**WRITTEN PROBLEM**
Select and copy out every line in the records containing "before".

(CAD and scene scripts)

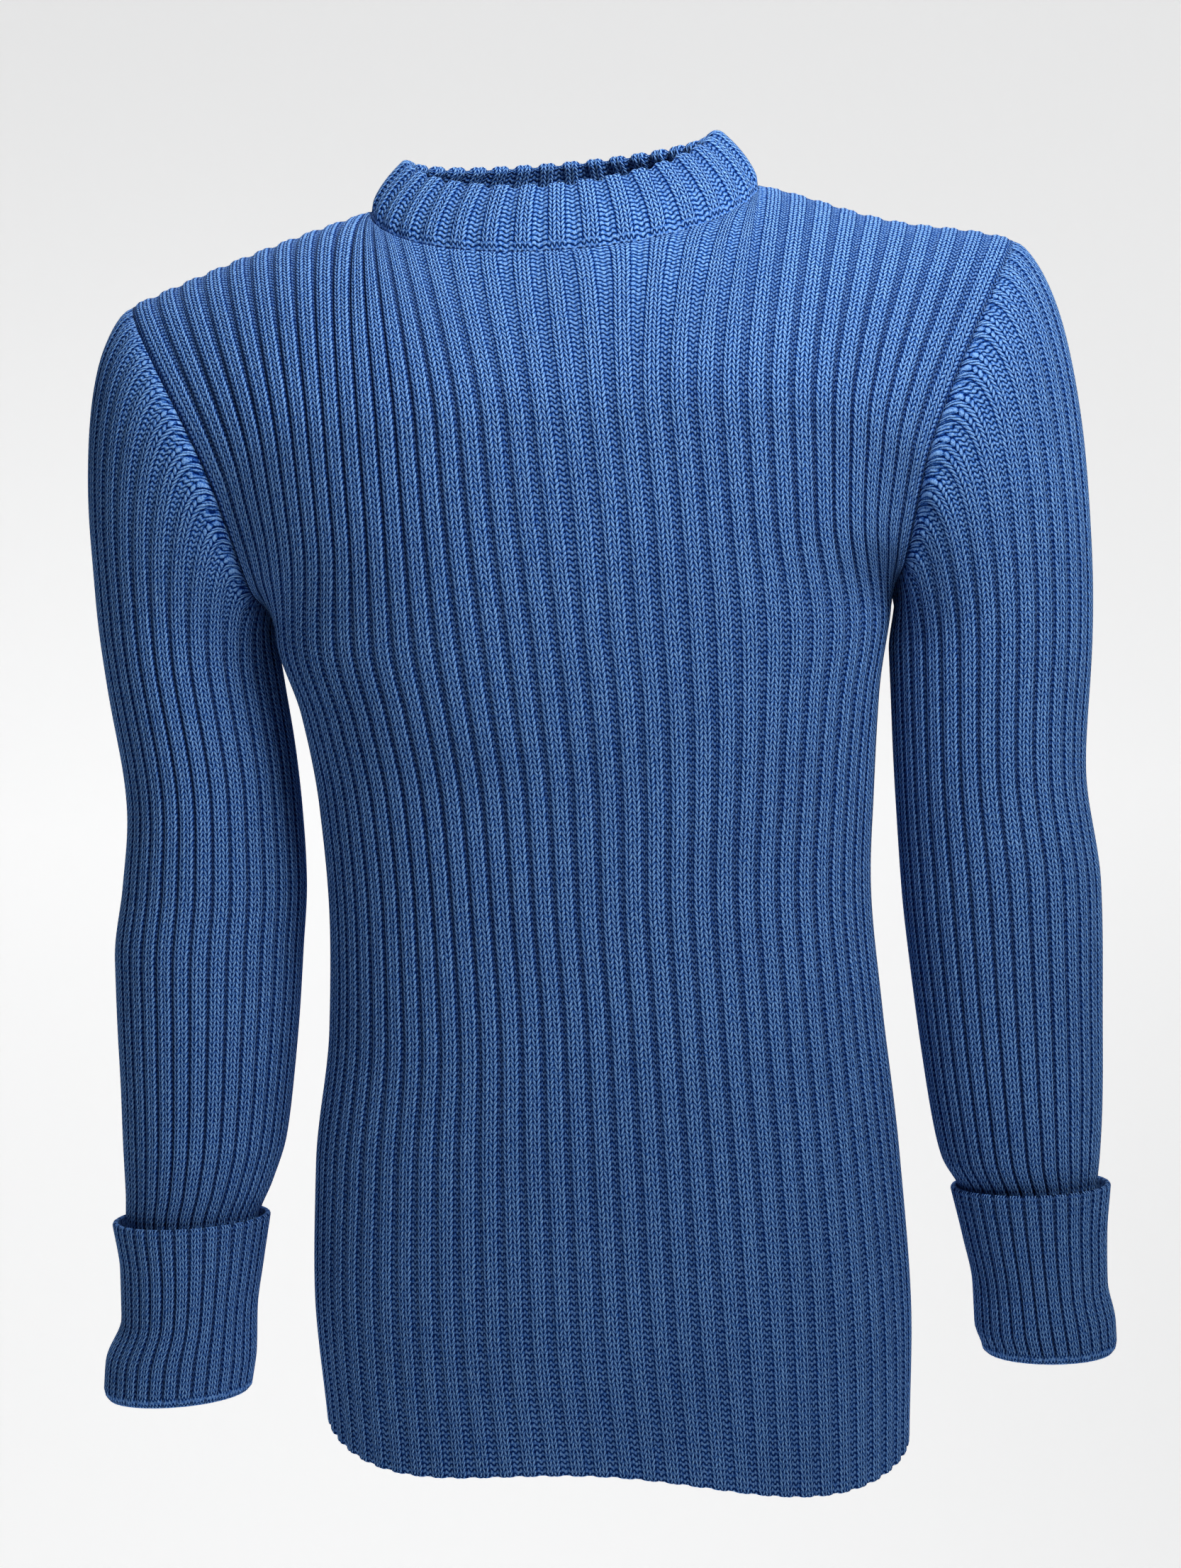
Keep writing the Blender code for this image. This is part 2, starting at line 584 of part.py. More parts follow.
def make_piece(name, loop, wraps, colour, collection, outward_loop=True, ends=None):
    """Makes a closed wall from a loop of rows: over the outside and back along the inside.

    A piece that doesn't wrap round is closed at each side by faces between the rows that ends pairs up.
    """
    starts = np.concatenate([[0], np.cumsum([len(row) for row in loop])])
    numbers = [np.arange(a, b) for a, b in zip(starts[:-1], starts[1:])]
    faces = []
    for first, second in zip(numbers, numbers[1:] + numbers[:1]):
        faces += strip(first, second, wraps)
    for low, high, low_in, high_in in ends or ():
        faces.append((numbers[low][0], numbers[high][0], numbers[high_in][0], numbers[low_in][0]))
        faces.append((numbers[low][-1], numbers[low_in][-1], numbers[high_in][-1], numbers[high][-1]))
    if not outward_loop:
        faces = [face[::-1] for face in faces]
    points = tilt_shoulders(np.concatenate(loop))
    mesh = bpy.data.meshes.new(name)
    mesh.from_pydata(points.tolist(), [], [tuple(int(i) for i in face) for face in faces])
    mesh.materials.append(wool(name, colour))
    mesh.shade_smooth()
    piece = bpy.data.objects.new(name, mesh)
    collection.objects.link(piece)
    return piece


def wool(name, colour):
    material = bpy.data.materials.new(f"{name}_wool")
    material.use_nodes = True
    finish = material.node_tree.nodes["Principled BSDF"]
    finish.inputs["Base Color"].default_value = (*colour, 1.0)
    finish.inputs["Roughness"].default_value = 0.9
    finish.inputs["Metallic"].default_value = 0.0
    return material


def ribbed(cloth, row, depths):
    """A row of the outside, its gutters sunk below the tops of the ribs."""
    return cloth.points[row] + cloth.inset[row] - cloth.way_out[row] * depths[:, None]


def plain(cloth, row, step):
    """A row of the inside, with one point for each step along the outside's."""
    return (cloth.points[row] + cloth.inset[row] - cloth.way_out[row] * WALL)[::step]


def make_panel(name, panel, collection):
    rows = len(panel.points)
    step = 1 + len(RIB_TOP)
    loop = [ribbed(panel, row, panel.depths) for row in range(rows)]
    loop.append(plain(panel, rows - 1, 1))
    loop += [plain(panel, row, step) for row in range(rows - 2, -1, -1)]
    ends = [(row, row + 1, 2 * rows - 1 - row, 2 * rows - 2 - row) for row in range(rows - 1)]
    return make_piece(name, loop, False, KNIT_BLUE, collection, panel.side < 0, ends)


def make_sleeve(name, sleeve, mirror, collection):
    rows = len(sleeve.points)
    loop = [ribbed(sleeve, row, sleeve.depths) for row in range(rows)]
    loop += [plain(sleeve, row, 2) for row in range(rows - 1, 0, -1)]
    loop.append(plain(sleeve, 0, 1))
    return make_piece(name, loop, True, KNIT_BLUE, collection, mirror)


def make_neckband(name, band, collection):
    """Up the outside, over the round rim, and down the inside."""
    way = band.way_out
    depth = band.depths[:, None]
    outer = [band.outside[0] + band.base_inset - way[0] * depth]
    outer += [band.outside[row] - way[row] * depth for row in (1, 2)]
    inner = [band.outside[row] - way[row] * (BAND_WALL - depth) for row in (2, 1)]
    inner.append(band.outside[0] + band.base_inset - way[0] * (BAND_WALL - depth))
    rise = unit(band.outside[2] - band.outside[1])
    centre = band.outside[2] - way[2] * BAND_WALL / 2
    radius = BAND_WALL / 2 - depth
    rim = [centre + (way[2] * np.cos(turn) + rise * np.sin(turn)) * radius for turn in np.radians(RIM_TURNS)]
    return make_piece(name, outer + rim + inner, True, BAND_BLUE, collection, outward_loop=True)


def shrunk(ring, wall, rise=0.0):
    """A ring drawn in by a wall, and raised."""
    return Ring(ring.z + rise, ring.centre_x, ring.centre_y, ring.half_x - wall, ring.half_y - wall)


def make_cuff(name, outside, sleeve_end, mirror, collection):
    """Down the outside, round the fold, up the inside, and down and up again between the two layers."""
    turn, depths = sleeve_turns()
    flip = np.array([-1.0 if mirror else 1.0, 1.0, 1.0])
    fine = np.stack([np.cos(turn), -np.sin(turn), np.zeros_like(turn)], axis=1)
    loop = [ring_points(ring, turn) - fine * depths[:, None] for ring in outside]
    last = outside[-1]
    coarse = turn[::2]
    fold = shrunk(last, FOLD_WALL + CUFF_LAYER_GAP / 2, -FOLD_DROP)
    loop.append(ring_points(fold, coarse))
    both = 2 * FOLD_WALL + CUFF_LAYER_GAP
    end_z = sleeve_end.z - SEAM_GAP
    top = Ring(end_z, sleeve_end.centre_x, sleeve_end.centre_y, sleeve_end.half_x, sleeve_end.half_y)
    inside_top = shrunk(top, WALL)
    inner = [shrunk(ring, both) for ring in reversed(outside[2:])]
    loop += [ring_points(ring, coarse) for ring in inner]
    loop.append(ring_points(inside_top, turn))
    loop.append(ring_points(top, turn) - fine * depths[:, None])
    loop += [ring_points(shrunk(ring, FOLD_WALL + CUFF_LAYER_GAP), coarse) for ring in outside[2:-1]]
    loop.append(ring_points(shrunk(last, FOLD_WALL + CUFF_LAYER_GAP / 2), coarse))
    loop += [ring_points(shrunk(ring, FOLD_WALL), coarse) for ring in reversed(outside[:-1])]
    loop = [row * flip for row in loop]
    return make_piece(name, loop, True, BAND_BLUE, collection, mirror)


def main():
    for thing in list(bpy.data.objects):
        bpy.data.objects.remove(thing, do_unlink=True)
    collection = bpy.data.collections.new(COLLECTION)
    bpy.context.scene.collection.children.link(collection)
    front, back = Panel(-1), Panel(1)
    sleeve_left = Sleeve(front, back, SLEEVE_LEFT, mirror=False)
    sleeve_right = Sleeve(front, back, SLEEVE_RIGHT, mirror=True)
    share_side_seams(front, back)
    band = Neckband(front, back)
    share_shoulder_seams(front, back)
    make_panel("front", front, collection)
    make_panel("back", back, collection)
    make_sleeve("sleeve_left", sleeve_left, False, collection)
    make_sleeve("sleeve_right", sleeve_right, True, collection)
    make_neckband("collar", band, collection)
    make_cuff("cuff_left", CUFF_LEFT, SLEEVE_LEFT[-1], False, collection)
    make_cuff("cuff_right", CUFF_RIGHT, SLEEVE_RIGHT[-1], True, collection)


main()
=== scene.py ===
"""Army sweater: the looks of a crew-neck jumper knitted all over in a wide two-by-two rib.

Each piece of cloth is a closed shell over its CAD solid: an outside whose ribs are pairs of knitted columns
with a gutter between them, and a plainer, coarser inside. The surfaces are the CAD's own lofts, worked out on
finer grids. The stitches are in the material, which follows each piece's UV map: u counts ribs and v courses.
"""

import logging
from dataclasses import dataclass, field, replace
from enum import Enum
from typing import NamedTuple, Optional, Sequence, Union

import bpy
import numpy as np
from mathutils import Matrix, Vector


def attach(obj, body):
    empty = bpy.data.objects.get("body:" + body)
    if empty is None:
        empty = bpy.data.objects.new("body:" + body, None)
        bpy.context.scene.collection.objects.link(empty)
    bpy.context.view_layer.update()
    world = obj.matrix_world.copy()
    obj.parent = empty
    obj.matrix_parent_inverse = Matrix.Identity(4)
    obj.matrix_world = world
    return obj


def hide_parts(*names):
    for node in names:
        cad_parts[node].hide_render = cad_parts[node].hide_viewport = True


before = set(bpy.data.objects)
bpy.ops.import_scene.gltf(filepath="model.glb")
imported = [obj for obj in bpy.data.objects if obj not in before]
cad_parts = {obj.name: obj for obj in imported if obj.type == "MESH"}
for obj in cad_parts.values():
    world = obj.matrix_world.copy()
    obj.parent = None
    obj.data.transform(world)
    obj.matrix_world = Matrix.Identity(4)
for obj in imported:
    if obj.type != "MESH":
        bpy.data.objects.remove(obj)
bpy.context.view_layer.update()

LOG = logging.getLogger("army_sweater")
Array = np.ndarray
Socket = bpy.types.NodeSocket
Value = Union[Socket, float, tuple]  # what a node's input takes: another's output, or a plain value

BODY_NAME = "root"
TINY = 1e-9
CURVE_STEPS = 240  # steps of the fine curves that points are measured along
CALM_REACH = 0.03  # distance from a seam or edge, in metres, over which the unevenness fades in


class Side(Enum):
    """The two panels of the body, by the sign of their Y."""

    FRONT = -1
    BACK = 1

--

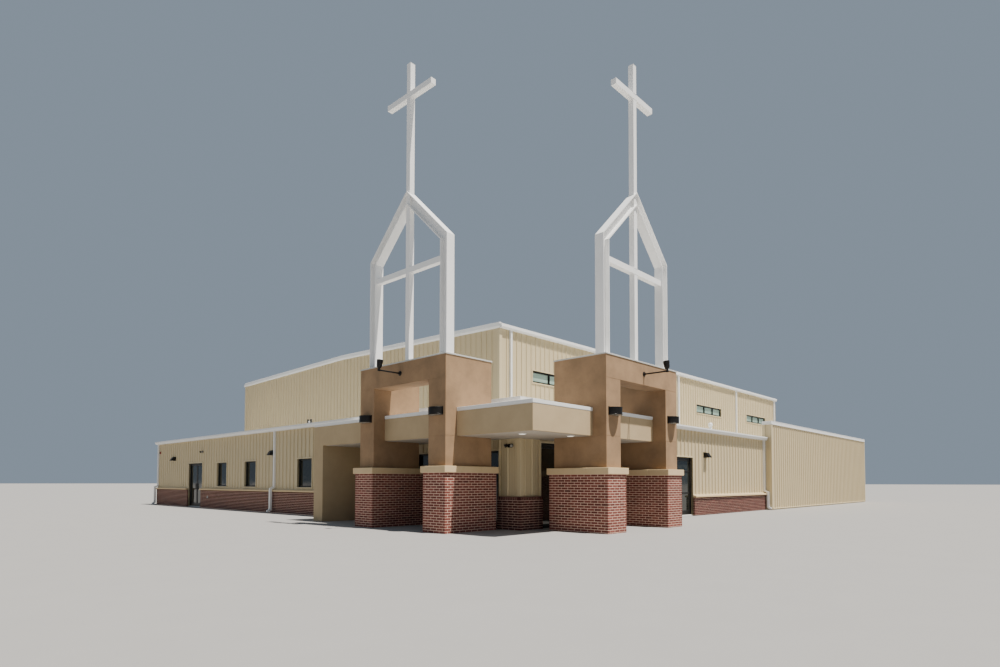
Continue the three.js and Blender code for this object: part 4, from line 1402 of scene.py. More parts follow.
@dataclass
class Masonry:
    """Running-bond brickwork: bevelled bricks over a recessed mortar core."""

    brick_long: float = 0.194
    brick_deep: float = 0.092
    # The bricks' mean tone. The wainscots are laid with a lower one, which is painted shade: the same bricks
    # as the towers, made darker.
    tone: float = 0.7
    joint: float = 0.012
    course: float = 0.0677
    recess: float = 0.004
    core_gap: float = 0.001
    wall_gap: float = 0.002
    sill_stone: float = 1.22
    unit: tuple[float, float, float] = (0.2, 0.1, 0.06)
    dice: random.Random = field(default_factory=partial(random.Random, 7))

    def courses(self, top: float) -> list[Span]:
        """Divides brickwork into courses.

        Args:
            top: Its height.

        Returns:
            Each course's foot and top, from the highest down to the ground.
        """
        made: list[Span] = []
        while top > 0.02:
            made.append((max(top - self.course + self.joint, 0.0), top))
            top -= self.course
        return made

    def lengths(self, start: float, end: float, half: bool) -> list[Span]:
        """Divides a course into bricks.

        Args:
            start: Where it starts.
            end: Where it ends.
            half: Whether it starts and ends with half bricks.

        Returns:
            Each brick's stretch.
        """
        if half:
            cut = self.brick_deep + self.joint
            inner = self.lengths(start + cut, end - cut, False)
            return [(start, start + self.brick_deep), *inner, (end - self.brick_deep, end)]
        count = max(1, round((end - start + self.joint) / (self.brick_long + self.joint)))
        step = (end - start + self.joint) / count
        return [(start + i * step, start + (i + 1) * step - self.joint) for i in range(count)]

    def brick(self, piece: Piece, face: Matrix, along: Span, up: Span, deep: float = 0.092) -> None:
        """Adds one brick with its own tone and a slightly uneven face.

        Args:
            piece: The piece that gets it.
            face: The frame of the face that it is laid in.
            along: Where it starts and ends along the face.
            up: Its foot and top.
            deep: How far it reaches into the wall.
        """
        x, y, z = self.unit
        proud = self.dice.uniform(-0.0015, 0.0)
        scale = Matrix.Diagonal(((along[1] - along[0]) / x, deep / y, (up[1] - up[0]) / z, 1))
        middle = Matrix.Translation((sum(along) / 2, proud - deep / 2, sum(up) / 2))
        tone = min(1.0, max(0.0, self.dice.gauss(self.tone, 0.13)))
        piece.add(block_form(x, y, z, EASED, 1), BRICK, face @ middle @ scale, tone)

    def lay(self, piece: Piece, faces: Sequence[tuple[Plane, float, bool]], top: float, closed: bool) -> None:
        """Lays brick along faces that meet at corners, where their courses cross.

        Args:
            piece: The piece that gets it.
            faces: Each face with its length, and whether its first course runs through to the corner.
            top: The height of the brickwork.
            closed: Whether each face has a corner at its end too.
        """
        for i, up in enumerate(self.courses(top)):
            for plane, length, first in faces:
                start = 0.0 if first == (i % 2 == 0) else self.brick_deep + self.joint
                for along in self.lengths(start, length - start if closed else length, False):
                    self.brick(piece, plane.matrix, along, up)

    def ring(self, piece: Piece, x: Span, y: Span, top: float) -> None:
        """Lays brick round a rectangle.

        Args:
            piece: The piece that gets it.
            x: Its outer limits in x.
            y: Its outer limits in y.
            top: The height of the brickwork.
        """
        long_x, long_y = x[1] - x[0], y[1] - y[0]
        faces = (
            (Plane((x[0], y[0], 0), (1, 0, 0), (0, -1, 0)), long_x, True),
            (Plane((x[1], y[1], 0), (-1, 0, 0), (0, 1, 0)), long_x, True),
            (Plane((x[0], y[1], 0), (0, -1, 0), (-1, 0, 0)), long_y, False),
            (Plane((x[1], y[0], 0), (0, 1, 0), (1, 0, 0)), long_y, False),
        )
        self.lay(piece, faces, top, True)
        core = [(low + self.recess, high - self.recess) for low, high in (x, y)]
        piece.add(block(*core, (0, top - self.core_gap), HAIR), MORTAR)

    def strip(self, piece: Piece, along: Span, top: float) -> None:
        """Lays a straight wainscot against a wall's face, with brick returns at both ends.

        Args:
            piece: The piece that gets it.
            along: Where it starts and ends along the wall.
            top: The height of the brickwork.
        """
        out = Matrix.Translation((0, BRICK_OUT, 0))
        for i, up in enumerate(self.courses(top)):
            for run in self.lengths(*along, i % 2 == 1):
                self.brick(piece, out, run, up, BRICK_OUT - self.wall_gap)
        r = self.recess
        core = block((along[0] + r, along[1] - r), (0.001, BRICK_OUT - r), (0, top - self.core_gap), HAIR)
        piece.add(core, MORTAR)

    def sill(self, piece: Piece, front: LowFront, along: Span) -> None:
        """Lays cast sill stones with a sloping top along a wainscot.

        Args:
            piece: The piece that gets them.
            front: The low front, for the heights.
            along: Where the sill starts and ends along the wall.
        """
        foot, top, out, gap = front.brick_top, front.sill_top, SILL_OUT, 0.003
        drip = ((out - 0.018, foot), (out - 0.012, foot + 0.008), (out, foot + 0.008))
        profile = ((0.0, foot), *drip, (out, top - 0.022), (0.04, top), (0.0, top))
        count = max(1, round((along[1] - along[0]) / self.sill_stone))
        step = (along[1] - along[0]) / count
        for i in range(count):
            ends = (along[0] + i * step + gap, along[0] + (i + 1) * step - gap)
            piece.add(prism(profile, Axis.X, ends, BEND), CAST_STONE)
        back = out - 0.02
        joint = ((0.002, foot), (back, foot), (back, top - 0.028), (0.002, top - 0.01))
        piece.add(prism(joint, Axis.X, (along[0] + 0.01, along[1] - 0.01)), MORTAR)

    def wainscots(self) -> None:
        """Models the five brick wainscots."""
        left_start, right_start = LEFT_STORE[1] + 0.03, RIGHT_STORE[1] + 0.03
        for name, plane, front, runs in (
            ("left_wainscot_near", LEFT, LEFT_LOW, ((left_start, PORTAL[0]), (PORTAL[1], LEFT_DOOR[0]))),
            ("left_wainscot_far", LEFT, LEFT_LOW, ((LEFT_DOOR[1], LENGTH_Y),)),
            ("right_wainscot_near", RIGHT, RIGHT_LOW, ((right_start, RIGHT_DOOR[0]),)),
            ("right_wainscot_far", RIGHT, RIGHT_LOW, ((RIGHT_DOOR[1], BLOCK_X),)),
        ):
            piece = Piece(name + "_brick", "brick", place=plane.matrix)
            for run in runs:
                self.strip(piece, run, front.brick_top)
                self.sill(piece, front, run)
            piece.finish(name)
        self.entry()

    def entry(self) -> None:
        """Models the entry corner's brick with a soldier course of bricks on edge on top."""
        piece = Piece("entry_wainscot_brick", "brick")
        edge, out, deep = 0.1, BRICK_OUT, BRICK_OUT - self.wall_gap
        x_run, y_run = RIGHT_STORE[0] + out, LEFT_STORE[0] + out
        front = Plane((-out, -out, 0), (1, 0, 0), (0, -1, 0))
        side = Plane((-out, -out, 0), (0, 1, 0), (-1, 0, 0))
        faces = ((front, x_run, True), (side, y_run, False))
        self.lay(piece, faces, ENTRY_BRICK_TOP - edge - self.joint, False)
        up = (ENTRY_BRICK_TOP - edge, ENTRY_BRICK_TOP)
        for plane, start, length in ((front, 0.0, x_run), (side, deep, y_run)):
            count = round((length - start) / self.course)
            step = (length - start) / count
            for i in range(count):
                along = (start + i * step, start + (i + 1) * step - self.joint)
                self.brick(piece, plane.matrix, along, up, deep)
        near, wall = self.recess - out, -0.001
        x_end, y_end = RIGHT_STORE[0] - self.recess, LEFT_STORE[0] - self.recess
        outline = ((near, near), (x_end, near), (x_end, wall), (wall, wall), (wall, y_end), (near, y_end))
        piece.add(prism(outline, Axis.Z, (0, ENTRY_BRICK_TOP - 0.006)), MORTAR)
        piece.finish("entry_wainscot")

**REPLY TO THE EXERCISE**
before = set(bpy.data.objects)
imported = [obj for obj in bpy.data.objects if obj not in before]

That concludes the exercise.